Predicated on his first two films, Palo demonstrates a shrewd and complex film practice. He is a master at simultaneous and subtle representation that might misdirect us, a sly feint where to shepherd our attentions and sympathies. Is David Fagen of contemporary Pampanga not just a victim of the so-called incorrect skin color but partly that of his sexuality or perhaps his job that exposes him to irreverence? An over-determination keeps us on the backfoot. Another moment that is loaded and telling is when the dark-skinned Elena fleeing with her child, abandoned by her husband and his family, crosses paths with a family of Aetas; on a sudden, the element of human appearances almost makes us second-guess with Elena. We seem to ask the same question: If the Malay-descended natives disown her, is her proper world with the one that mirrors her and her child in likeness? This social stratification hints at the the levels of hierarchy that segment our society, now and then. Similarly, Sta. Nina operates on this double bind: Pol is a kind of heretic who, after revealing his true colors, repudiates his profane acts, and aspires for the sacred. Palo employs a kind of doublespeak -- a sleight of hand in which we think we know where the object is hidden, but where Palo has subtly, discreetly emptied both -- for us to keep on second-guessing.

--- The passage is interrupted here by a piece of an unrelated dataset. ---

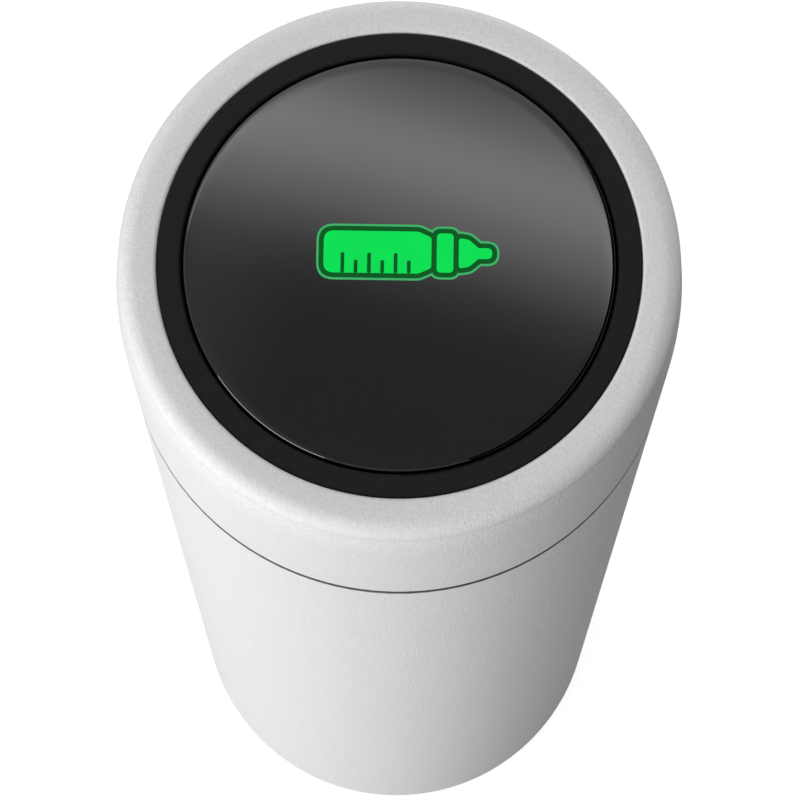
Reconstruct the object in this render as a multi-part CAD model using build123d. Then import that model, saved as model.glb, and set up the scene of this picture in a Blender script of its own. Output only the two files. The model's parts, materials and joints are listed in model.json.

The only detail of irony and regret is the decision to use "blackface" makeup for the character of Elena. Blackface makeup has been historically associated with the elimination and effacement of black actors/performers from American cinema and entertainment. With the abundance of part-Filipinos in this film, were there no suitable actresses to play the role of someone with both Filipino and African-American descent? Otherwise, one wonders how the striking logistics (both period and contemporary) for this film has been put together ed on a shoestring budget.